Material provided
● ● ●
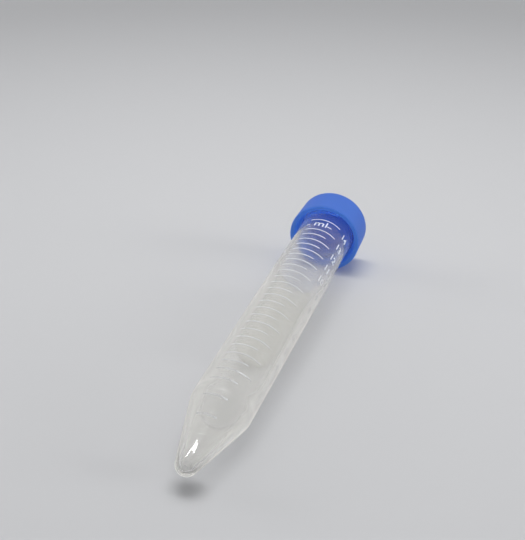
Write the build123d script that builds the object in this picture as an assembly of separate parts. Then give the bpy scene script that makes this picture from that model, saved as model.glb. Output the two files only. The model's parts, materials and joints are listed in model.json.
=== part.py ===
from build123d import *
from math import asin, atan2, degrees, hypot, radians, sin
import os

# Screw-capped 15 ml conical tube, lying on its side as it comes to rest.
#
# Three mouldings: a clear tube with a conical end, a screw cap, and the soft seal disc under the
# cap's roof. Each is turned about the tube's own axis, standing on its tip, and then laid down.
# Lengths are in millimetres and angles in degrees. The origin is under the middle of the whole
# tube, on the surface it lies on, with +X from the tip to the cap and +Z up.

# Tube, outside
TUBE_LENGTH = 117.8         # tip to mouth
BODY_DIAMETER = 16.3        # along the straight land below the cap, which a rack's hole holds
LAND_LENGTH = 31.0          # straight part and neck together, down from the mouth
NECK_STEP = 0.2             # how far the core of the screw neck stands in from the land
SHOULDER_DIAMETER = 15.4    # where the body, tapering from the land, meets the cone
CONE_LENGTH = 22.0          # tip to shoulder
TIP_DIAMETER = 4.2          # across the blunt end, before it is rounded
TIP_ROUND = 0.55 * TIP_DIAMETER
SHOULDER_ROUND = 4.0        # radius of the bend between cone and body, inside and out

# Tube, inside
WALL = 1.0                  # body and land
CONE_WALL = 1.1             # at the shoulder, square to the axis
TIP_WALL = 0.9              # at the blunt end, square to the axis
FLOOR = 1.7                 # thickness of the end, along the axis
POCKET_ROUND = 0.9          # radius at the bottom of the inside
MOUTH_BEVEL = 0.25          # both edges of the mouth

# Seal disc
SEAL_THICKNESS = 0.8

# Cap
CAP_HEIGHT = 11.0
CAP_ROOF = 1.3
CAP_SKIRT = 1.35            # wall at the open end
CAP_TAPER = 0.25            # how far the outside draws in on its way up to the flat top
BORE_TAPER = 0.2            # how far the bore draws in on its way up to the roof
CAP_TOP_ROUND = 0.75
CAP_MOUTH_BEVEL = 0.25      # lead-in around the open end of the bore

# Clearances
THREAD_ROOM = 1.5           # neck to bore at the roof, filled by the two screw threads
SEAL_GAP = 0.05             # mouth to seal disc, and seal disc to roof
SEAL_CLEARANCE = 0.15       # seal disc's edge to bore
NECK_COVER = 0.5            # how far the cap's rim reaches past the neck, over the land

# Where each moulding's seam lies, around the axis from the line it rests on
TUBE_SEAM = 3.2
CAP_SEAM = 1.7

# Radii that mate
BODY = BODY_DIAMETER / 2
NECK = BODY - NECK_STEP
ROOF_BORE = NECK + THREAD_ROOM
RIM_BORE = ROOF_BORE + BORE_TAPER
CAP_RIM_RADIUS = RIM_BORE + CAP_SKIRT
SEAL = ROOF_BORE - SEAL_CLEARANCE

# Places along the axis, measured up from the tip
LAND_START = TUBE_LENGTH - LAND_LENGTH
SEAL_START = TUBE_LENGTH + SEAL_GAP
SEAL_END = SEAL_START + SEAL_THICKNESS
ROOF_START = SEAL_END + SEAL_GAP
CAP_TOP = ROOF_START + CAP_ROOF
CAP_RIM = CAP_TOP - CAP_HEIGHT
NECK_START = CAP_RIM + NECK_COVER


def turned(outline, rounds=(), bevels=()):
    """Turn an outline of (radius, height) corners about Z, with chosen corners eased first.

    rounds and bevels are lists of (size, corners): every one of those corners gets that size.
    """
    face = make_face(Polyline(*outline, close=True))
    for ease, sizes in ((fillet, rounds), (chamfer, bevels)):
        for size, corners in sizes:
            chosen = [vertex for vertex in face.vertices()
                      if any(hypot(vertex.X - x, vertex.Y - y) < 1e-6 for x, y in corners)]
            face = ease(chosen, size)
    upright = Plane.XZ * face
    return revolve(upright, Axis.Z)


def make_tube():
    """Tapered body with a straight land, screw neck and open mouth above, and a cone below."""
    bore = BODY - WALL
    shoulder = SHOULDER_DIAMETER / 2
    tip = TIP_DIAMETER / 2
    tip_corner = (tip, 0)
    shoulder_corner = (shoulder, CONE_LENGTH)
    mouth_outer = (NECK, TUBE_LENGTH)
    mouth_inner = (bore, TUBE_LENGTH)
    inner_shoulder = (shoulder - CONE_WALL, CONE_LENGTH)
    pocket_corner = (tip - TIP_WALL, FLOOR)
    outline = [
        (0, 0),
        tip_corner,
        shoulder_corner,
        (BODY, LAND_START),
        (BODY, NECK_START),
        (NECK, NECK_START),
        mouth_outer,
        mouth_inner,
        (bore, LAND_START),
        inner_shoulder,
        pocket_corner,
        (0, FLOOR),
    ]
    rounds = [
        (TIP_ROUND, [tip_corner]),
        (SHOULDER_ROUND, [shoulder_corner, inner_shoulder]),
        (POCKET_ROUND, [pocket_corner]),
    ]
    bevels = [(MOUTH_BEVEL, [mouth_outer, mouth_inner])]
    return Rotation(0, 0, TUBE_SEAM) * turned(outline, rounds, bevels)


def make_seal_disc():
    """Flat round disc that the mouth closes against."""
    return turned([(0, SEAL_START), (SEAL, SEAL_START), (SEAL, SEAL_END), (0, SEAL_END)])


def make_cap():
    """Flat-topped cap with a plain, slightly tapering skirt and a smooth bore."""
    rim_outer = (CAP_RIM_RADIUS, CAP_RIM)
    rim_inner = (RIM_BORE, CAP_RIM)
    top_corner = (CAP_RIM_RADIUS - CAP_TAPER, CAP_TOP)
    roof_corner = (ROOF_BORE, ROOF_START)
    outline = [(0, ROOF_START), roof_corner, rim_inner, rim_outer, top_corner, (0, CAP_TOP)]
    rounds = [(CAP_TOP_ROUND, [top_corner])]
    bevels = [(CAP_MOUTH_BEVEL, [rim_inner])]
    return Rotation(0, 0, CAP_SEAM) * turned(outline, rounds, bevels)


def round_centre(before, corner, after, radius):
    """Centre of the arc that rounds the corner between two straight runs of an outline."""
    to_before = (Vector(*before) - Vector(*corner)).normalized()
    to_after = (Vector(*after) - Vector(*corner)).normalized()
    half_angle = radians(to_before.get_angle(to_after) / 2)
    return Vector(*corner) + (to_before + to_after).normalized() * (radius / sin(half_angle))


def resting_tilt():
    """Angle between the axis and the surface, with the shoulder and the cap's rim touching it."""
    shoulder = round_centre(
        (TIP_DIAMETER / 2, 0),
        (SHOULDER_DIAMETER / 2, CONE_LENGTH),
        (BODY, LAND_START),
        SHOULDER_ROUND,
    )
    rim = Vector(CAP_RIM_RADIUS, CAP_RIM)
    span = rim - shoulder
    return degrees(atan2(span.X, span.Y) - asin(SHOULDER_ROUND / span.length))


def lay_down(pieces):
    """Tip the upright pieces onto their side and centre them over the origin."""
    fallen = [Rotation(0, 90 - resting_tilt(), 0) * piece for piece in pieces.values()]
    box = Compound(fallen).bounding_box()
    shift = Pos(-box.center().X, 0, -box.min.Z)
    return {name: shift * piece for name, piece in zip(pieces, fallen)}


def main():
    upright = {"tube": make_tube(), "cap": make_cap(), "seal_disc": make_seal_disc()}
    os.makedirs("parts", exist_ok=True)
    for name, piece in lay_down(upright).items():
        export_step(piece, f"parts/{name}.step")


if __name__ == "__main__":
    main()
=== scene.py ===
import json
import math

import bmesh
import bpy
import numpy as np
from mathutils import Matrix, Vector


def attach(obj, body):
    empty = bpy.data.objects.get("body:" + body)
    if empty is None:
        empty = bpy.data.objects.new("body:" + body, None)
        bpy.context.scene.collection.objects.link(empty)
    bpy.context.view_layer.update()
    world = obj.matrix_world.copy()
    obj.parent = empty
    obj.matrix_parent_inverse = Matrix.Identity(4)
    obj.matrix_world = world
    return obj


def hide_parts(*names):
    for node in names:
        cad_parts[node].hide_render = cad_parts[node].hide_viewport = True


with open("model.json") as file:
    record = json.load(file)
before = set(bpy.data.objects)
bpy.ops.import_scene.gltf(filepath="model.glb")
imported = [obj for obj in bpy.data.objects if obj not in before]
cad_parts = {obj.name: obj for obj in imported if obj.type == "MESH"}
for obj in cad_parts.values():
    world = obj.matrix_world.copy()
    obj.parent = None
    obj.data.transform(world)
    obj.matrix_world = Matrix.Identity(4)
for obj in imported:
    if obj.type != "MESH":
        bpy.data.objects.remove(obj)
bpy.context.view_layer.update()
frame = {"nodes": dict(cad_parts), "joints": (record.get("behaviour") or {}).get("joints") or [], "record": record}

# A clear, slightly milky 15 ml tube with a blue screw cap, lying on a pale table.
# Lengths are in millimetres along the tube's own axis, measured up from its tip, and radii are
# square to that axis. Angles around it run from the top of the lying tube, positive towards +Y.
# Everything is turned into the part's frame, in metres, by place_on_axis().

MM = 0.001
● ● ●
What to work on
Within the data above, pick out all lines holding the word "imported".

Correct response
imported = [obj for obj in bpy.data.objects if obj not in before]
cad_parts = {obj.name: obj for obj in imported if obj.type == "MESH"}
for obj in imported:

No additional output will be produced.